EXCERPTED RECORDS —
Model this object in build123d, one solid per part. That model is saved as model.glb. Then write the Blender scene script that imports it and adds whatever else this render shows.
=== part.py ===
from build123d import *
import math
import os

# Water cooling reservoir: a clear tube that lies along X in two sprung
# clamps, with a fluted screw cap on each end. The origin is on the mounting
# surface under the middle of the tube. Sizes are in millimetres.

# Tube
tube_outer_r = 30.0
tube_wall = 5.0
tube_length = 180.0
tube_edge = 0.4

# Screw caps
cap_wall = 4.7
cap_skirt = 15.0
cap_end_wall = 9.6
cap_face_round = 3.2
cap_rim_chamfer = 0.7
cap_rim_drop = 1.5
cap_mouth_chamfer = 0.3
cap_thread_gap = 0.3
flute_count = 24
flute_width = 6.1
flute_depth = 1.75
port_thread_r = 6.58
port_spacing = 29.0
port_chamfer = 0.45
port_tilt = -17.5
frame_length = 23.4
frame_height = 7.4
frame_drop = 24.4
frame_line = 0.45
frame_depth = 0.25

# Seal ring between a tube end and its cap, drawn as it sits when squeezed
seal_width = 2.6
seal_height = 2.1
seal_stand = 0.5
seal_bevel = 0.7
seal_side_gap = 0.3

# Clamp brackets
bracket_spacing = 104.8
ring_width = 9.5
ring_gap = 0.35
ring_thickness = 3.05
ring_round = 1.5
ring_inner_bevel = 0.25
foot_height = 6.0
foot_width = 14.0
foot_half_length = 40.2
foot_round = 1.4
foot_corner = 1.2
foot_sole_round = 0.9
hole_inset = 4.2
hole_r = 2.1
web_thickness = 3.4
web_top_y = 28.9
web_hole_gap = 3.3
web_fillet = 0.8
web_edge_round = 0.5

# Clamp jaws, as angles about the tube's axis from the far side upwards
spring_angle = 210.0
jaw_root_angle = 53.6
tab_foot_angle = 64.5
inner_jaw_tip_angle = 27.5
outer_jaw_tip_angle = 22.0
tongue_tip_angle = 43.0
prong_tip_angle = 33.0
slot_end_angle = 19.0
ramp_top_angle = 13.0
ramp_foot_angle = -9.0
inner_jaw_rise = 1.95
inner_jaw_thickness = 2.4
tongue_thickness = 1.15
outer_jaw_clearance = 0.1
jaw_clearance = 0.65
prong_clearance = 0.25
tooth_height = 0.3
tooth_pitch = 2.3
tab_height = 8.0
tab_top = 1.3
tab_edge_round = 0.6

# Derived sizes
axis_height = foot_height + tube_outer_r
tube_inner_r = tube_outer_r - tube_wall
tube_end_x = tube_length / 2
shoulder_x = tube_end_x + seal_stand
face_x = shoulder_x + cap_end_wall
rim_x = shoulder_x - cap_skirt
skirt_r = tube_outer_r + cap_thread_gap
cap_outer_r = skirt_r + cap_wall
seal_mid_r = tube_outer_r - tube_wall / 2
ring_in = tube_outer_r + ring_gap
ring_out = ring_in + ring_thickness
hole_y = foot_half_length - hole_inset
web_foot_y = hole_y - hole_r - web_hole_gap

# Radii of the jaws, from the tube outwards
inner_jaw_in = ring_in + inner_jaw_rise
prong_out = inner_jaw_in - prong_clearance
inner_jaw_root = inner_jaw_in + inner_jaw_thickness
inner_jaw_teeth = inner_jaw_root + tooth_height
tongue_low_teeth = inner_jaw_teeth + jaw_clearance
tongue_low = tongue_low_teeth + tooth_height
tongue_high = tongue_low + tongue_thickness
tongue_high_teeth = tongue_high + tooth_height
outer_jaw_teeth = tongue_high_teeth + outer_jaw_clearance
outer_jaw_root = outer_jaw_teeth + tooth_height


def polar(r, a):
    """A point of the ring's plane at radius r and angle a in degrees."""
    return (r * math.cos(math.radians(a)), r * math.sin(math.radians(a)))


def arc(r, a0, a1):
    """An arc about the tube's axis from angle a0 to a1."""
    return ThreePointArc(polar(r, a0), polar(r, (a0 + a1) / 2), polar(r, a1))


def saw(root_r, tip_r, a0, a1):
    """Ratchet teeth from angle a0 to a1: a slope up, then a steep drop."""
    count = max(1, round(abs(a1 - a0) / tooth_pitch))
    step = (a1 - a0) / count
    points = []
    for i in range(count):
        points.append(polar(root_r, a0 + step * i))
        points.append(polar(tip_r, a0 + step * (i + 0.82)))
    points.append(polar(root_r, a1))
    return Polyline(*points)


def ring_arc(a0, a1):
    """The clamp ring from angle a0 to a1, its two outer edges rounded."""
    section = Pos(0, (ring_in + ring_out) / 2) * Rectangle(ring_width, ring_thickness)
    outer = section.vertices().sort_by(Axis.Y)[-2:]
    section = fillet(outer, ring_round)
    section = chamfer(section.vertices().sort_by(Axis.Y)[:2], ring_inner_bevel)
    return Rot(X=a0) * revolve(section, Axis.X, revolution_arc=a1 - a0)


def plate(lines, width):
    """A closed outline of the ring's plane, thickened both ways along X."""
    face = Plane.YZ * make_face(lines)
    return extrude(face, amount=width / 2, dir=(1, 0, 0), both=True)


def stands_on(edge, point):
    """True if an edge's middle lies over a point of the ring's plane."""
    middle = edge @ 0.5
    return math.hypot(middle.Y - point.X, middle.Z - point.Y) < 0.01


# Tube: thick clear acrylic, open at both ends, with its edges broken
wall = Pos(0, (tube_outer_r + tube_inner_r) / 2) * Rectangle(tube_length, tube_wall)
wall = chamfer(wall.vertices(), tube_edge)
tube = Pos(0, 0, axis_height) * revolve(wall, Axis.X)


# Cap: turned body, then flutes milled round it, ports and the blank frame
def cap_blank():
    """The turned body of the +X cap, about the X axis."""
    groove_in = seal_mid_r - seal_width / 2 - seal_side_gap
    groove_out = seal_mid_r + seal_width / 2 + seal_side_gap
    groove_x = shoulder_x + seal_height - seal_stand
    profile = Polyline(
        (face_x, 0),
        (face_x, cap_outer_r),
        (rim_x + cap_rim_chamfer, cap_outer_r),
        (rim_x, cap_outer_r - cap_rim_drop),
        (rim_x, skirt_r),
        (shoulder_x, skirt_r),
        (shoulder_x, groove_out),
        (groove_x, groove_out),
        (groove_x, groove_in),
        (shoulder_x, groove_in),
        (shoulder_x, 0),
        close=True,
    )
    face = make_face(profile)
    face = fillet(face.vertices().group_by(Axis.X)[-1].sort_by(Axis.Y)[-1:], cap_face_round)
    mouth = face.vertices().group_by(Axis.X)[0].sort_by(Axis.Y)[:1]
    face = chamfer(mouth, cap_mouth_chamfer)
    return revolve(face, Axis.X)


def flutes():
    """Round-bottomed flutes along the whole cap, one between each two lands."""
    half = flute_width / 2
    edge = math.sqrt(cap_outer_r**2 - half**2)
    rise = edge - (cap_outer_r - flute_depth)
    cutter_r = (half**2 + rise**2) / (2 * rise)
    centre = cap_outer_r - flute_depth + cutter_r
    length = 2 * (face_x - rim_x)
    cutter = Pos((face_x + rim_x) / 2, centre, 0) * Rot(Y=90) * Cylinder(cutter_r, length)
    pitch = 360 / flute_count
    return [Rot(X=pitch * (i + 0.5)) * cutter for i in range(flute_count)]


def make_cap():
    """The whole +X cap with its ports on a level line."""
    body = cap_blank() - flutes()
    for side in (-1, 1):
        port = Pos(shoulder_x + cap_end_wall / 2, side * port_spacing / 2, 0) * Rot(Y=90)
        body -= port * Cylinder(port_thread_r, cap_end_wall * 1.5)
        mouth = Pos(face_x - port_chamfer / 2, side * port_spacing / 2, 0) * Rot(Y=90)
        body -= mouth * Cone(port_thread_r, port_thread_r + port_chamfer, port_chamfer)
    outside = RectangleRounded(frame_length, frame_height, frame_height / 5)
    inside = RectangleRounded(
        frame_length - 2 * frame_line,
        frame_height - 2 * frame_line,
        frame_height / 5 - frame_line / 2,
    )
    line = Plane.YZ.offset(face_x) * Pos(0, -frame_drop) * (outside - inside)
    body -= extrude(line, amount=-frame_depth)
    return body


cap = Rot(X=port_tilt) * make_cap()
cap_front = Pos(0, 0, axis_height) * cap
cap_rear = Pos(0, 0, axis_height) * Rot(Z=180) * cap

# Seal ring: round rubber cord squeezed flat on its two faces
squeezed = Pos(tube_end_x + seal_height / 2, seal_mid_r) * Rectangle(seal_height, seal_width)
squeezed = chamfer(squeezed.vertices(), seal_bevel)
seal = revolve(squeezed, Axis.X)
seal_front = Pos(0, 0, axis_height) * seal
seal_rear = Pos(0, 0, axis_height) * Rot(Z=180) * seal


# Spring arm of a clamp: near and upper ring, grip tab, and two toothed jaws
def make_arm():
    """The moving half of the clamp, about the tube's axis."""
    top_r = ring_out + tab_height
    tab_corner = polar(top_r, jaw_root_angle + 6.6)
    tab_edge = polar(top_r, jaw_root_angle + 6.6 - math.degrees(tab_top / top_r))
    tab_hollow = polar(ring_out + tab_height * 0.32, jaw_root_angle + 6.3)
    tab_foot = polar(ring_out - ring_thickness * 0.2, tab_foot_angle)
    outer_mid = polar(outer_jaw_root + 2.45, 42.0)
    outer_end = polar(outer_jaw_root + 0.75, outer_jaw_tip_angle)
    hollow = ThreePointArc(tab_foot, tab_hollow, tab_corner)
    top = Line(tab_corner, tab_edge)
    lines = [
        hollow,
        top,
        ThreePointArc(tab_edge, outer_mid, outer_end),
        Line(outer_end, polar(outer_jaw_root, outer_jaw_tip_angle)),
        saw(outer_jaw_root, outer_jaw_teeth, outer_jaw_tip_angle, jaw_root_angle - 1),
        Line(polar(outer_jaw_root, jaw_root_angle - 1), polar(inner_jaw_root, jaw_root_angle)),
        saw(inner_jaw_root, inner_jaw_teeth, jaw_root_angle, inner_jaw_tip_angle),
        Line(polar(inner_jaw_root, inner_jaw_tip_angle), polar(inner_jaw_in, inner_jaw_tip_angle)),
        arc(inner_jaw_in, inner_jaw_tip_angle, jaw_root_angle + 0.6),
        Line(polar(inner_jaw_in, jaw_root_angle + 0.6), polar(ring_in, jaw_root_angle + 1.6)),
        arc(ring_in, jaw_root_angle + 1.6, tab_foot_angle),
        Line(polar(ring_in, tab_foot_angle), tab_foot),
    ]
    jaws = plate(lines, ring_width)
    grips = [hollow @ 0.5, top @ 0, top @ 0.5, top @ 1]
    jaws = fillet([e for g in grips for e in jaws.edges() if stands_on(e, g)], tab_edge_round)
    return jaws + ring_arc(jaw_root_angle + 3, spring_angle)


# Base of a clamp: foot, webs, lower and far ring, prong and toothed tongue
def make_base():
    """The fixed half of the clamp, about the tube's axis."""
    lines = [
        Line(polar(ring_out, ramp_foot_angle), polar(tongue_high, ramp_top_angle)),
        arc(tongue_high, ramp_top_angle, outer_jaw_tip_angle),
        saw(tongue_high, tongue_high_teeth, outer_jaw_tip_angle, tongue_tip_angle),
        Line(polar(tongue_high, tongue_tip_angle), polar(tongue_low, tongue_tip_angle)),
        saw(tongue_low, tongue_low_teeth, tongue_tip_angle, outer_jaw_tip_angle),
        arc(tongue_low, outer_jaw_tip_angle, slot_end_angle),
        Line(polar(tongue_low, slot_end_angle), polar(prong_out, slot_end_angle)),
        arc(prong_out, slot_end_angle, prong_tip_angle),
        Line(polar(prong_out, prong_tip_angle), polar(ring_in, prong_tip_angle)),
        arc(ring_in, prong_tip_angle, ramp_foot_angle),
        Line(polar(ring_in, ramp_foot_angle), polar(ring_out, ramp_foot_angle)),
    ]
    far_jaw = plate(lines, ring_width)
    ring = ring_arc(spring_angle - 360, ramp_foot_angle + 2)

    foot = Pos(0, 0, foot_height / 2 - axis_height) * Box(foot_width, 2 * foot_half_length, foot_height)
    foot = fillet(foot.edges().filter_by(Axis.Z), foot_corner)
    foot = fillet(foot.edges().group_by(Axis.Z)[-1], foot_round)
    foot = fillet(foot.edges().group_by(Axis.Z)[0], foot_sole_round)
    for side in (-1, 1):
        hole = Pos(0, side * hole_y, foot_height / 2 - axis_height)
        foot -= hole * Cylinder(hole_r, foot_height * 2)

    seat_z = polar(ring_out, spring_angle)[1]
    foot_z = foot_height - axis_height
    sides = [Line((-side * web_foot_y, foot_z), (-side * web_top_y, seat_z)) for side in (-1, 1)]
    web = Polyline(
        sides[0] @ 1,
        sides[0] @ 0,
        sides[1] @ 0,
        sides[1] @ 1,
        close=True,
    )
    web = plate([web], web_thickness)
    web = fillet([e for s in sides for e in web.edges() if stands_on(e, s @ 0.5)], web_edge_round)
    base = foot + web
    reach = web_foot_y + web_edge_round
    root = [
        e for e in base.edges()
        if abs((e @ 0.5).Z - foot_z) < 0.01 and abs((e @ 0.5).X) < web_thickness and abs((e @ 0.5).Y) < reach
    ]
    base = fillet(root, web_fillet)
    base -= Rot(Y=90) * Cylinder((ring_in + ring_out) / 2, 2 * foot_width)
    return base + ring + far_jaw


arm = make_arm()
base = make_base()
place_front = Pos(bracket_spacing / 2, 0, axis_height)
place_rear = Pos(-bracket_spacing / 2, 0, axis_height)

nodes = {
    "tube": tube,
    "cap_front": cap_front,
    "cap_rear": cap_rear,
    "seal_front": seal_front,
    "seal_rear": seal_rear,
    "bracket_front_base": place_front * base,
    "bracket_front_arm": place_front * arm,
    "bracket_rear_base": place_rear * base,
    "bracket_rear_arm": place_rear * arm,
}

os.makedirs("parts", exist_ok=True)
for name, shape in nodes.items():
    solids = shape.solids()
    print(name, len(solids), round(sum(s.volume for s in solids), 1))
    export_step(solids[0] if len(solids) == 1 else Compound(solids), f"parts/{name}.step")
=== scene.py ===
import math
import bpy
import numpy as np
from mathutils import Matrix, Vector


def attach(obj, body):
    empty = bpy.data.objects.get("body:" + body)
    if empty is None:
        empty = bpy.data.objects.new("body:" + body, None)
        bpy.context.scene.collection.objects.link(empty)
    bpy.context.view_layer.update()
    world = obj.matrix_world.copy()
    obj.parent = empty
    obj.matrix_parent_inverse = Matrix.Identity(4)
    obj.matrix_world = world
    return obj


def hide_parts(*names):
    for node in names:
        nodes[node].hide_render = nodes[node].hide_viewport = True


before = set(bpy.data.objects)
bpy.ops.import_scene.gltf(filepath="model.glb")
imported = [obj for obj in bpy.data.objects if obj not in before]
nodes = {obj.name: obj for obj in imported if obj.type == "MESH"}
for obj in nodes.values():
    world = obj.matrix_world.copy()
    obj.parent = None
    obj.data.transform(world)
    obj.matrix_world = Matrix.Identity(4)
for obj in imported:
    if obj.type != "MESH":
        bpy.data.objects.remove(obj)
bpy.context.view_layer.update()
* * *
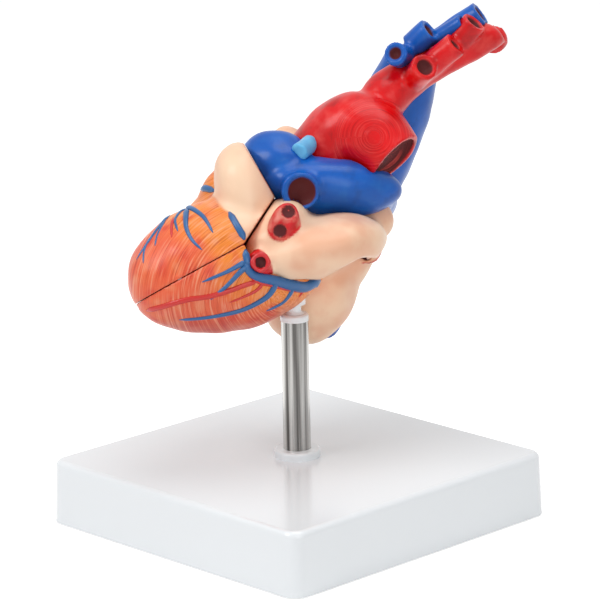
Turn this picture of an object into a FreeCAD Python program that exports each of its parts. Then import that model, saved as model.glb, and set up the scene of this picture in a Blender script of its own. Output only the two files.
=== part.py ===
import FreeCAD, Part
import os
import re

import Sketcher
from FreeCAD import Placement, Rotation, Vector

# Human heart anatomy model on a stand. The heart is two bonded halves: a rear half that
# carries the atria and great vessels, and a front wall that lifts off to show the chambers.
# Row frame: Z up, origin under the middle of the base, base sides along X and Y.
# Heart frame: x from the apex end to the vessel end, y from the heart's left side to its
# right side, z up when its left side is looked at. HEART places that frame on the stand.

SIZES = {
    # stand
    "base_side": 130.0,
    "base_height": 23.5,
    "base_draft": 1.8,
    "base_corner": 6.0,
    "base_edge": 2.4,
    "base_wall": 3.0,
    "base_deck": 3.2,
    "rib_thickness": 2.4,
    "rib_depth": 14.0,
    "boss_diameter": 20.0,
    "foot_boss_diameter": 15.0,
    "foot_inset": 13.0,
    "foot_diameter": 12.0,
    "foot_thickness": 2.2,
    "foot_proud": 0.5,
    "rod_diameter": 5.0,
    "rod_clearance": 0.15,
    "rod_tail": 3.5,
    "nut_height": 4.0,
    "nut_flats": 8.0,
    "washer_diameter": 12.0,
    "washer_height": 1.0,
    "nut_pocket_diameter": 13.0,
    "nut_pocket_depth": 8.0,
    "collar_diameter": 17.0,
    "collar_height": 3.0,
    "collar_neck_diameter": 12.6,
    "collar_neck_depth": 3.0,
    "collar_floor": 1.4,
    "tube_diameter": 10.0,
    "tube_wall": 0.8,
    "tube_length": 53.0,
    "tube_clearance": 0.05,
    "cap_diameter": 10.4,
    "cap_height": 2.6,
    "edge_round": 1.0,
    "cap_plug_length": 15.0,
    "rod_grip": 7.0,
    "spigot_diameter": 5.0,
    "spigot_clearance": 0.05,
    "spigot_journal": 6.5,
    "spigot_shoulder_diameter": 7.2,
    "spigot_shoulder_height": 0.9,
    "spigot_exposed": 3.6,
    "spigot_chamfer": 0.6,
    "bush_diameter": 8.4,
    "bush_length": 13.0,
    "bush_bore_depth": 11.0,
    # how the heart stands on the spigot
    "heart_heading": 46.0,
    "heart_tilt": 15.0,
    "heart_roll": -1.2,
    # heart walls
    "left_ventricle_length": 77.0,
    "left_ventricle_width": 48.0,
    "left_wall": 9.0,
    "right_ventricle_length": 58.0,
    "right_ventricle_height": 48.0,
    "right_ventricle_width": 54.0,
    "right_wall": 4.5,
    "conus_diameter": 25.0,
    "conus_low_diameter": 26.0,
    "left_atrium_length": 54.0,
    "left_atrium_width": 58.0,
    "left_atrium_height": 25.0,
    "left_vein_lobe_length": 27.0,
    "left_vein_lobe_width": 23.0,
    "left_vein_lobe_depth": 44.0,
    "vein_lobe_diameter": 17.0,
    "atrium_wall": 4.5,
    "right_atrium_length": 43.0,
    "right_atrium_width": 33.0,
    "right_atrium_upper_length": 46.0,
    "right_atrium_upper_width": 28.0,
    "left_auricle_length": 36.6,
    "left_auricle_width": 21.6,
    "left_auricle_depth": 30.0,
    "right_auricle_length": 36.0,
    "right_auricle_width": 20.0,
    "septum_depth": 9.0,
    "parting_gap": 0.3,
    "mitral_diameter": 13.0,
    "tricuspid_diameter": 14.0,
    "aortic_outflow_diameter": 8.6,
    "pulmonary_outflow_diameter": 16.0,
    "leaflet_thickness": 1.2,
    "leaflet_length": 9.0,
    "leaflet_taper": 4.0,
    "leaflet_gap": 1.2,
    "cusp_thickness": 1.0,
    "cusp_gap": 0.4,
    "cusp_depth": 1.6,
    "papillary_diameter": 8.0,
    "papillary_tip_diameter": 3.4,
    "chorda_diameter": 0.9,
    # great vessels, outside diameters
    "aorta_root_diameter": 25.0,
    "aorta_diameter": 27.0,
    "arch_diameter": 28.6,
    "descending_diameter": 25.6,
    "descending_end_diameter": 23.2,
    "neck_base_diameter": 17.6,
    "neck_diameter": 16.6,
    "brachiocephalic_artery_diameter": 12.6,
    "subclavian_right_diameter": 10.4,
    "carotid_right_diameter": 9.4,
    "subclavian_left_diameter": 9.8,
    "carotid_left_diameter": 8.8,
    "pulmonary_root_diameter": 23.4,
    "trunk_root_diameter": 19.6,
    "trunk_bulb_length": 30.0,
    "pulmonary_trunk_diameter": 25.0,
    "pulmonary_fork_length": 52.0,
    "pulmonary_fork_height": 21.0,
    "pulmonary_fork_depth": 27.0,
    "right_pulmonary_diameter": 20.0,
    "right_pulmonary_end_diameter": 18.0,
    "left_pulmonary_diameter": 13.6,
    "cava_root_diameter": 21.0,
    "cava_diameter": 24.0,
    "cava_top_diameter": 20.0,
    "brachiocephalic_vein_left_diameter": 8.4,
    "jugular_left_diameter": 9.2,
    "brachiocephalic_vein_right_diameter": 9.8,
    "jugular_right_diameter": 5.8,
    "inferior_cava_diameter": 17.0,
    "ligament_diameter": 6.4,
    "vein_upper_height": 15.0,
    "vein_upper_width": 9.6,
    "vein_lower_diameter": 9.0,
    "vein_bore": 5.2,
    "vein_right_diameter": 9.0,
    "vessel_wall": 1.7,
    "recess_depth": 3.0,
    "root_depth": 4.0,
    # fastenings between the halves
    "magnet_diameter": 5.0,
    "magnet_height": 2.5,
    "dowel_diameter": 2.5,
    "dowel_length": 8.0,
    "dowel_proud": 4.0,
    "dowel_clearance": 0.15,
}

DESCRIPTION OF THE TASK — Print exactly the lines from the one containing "arm = make_arm()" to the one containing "bpy.data.objects.remove(obj)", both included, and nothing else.

ANSWER IN FULL —
arm = make_arm()
base = make_base()
place_front = Pos(bracket_spacing / 2, 0, axis_height)
place_rear = Pos(-bracket_spacing / 2, 0, axis_height)

nodes = {
    "tube": tube,
    "cap_front": cap_front,
    "cap_rear": cap_rear,
    "seal_front": seal_front,
    "seal_rear": seal_rear,
    "bracket_front_base": place_front * base,
    "bracket_front_arm": place_front * arm,
    "bracket_rear_base": place_rear * base,
    "bracket_rear_arm": place_rear * arm,
}

os.makedirs("parts", exist_ok=True)
for name, shape in nodes.items():
    solids = shape.solids()
    print(name, len(solids), round(sum(s.volume for s in solids), 1))
    export_step(solids[0] if len(solids) == 1 else Compound(solids), f"parts/{name}.step")
=== scene.py ===
import math
import bpy
import numpy as np
from mathutils import Matrix, Vector


def attach(obj, body):
    empty = bpy.data.objects.get("body:" + body)
    if empty is None:
        empty = bpy.data.objects.new("body:" + body, None)
        bpy.context.scene.collection.objects.link(empty)
    bpy.context.view_layer.update()
    world = obj.matrix_world.copy()
    obj.parent = empty
    obj.matrix_parent_inverse = Matrix.Identity(4)
    obj.matrix_world = world
    return obj


def hide_parts(*names):
    for node in names:
        nodes[node].hide_render = nodes[node].hide_viewport = True


before = set(bpy.data.objects)
bpy.ops.import_scene.gltf(filepath="model.glb")
imported = [obj for obj in bpy.data.objects if obj not in before]
nodes = {obj.name: obj for obj in imported if obj.type == "MESH"}
for obj in nodes.values():
    world = obj.matrix_world.copy()
    obj.parent = None
    obj.data.transform(world)
    obj.matrix_world = Matrix.Identity(4)
for obj in imported:
    if obj.type != "MESH":
        bpy.data.objects.remove(obj)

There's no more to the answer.